Maersk, as it’s generally known, was found by PYM to be contributing to the ongoing crimes against humanity in Gaza by shipping arms transfers to the perpetrating Israeli military; these shipments included critical parts for the F-35 fighters that have been used to bomb Gaza’s civilian population. Aligning with the broad strategy of the Boycott, Divestment, Sanctions (BDS) movement, PYM organized to make a material difference by interrupting Israel’s still-unfolding campaign of ethnic cleansing, mass displacement and, incontrovertibly, genocide.

PYM’s efforts ultimately applied sufficient pressure to Maersk to enact real, meaningful change: the company agreed to halt its work providing commercial shipping for enterprises that operate in illegal Israeli settlements.

With this strategy, pro-Palestine activists are seeking to exploit the strategic weak point that is the global logistics apparatus. As the Israeli military, having reduced its aerial bombing, continues to prosecute a genocide by other means — manipulating an aid system that is insufficient by design, creating distribution sites that are veritable death traps, and intentionally proliferating forced starvation and deprivation alongside active murder — the world’s most powerful nations and corporations continue to show up for duty as Israel’s reliable accomplices — and, of course, as eager profiteers. Some, though, are more susceptible to subversion than others.
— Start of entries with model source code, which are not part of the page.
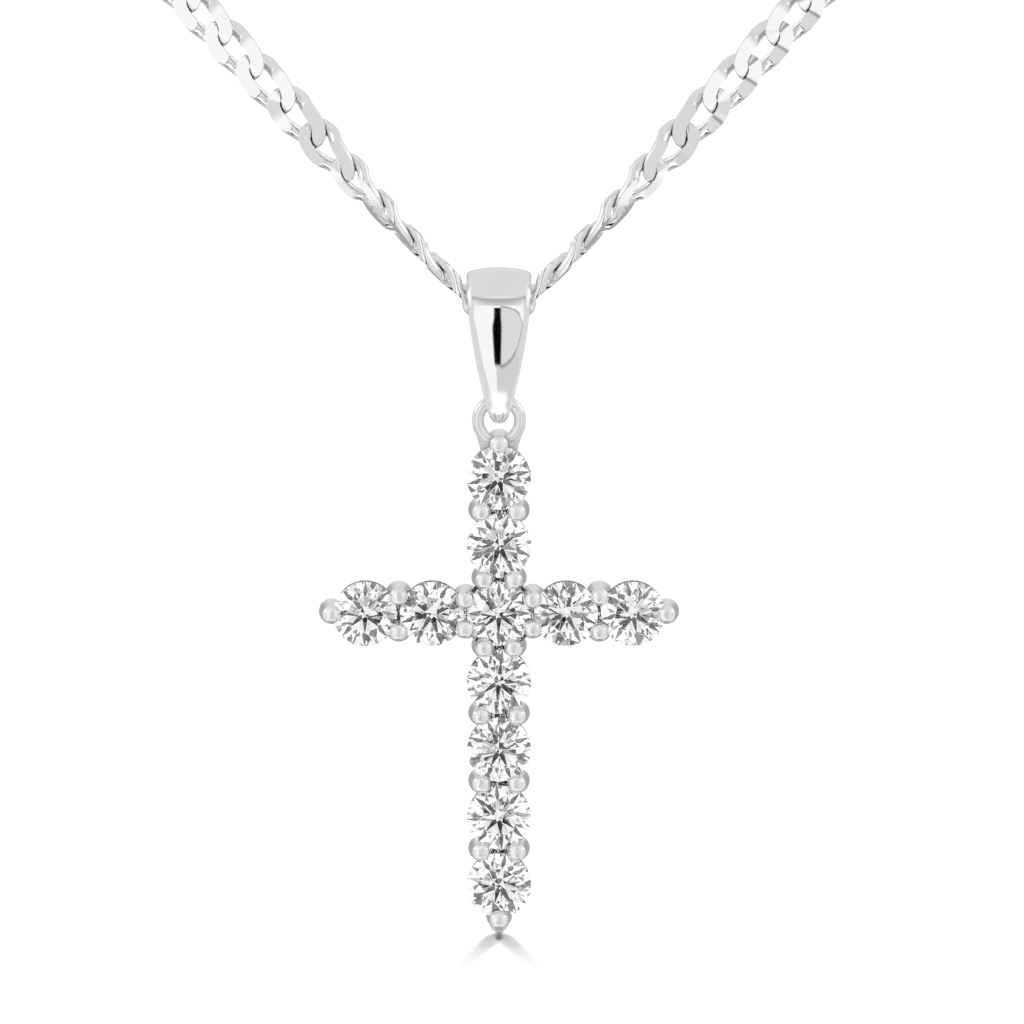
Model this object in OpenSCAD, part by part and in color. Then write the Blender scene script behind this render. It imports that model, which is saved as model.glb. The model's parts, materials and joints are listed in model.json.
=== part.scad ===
// Cross pendant of eleven round brilliants in a shared-prong setting, hung by a
// tapered bail on a flat curb chain that is a whole loop as long as a worn one.
// Millimetres. +Z is up, -Y is the front, and the origin is at the nape of the
// neck, in the middle of the clasp, where the chain hangs.

/* [Stones] */
// Girdle diameter of each round brilliant
stone_d = 2.3; // [2:0.05:2.6]
// Height of the crown above the girdle
crown_h = 0.36; // [0.3:0.01:0.42]
// Thickness of the girdle band
girdle_t = 0.07; // [0.04:0.01:0.1]
// Depth of the pavilion below the girdle
pavilion_h = 0.98; // [0.9:0.01:1.05]
// Width of the table, from corner to corner
table_d = 1.3; // [1.1:0.02:1.5]
// Clearance between a stone and the metal round it
stone_gap = 0.03; // [0.02:0.01:0.05]

/* [Cross] */
// Space between the girdles of neighbours in the upright
upright_space = 0.11; // [0.05:0.01:0.2]
// Space between the girdles of neighbours in the crossbar
crossbar_space = 0.07; // [0.05:0.01:0.2]

/* [Prongs] */
// Diameter of a prong's rounded head
prong_head_d = 0.62; // [0.56:0.02:0.7]
// Diameter of a prong just under its head
prong_neck_d = 0.56; // [0.5:0.02:0.6]
// Diameter of a prong at its foot
prong_foot_d = 0.92; // [0.76:0.02:0.96]
// Distance between the two prongs of a pair
prong_spread = 1.26; // [1.1:0.02:1.36]
// Distance between the two prongs of a pair beside the middle stone
middle_spread = 1.04; // [1:0.02:1.1]
// Height of the middle of a prong's head above the girdle
prong_rise = 0.18; // [0.12:0.02:0.26]

/* [Gallery] */
// How far a seat's rim lies inside the girdle
seat_inset = 0.05; // [0.03:0.01:0.1]
// How far the middle seat's rim stands out past the girdle
middle_rim = 0.13; // [0.08:0.01:0.18]
// Depth of a seat's front face behind the girdle
seat_depth = 0.14; // [0.1:0.01:0.2]
// Thickness of a seat
seat_t = 0.3; // [0.24:0.02:0.36]
// Depth of the setting's back face behind the girdle
setting_depth = 1.25; // [1.15:0.05:1.35]
// Thickness of the rail along the back
rail_t = 0.3; // [0.24:0.02:0.36]
// Diameter of the opening behind each stone
back_hole_d = 1.44; // [1.2:0.04:1.6]
// Width of the tie that joins the two prongs of a pair
tie_w = 0.5; // [0.4:0.02:0.6]

/* [Hanging ring] */
// Diameter of the hole in the ring on top of the cross
ring_hole_d = 1.06; // [1:0.02:1.2]
// Diameter of the ring's wire
ring_wire_d = 0.43; // [0.36:0.01:0.46]
// Height of the ring's middle above the top prong
ring_rise = 0.8; // [0.74:0.02:0.86]
// Depth of the ring's middle behind the girdle
ring_depth = 0.45; // [0.35:0.05:0.6]
// Width of the neck under the ring, where it meets the top seat
neck_w = 1.3; // [1:0.05:1.5]
// Thickness of the neck
neck_t = 0.36; // [0.3:0.02:0.4]

/* [Bail] */
// Distance from the bail's bore down to its tongue
bail_drop = 3.67; // [3.2:0.01:4.4]
// Width of the bail over the chain
bail_w = 2.28; // [2:0.04:2.6]
// Width of the bail just above its tip
bail_tip_w = 1; // [0.8:0.02:1.1]
// Thickness of the bail over the chain
bail_wall = 0.42; // [0.3:0.02:0.5]
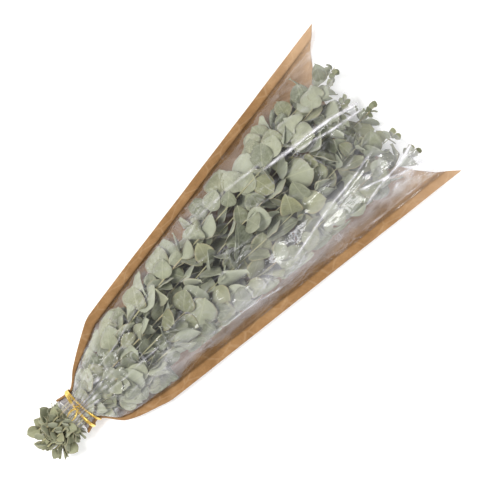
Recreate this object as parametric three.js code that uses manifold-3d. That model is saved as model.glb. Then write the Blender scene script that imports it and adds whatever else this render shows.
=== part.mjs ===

The ability of the U.S. to blithely ignore international law, in service of abetting the supreme human crime of genocide, has thrown into relief the impunity enjoyed by the Global North in perpetrating even the most grievous legal and ethical violations. Despite the many measures taken to enact embargoes or other types of meaningful sanctions, leading global institutions have still proven unable to impose meaningful restraint on Israel and its main benefactor and arms dealer, our decaying superpower. Where the most vaunted chambers of international law have fallen short, it has been left to Palestinians themselves, and the vast and horrified publics worldwide that stand with them, to do all in their power to halt the genocidal machine.

Point of Intervention

Anti-genocide activists are doing all they can to slow the ever-mounting death toll. PYM is a globally distributed network of (not exclusively) young activists, many Palestinian themselves; their efforts have earned them a considerable following and a leading role in the cause. PYM’s sense of urgency matches the ethical stakes: Their tone and moral seriousness, mocked by genocide deniers, has been so absent on cable television and the organs of the mainstream consensus.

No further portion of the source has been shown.